Clarifying Questions to Ask

  • What is the unit of idempotency — one order, one invoice, one retry of a specific attempt — and who generates the key (client, gateway, or service)?
  • Does the external payment provider support idempotency keys, and does it expose a lookup-by-reference endpoint for reconciliation?
  • Is the payment path synchronous (caller waits for SUCCEEDED ) or asynchronous (enqueue and poll)? What latency SLA must we meet?
  • What is the expected duplicate/retry rate and peak throughput we must serialize against?
  • Are partial captures, multi-currency, or refunds in scope, or only single full-amount charges?
  • What is the acceptable behavior when a payment is still in progress and a duplicate arrives — block, poll, or return an in-progress response?

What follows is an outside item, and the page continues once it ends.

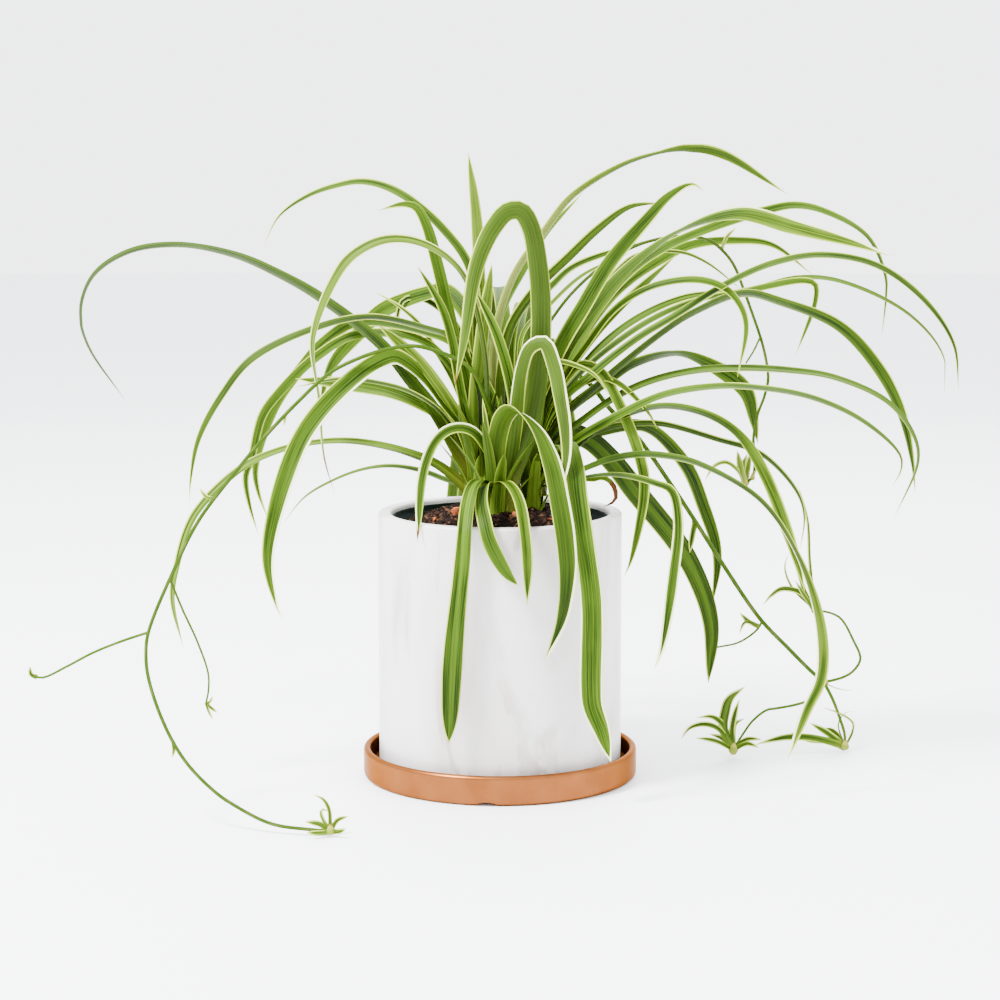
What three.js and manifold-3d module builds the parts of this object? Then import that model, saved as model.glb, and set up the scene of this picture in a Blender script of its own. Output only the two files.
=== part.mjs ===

What a Strong Answer Covers Premium

Follow-up Questions

  • How long do you retain idempotency keys, and what happens when a caller legitimately wants to "pay again for the same order" — how do you distinguish a retry from an intentional new charge?
  • The provider is down or extremely slow during a traffic spike. How do you shed load and preserve correctness without dropping payments or double-charging on recovery?
  • Your primary database fails over to a replica with a few seconds of replication lag. How does that affect the uniqueness guarantee, and how do you avoid a duplicate charge across the failover window?
  • How would you test this end-to-end — what fault injections (timeouts, duplicate delivery, crashes between DB commit and provider call) would you simulate, and what invariant do you assert?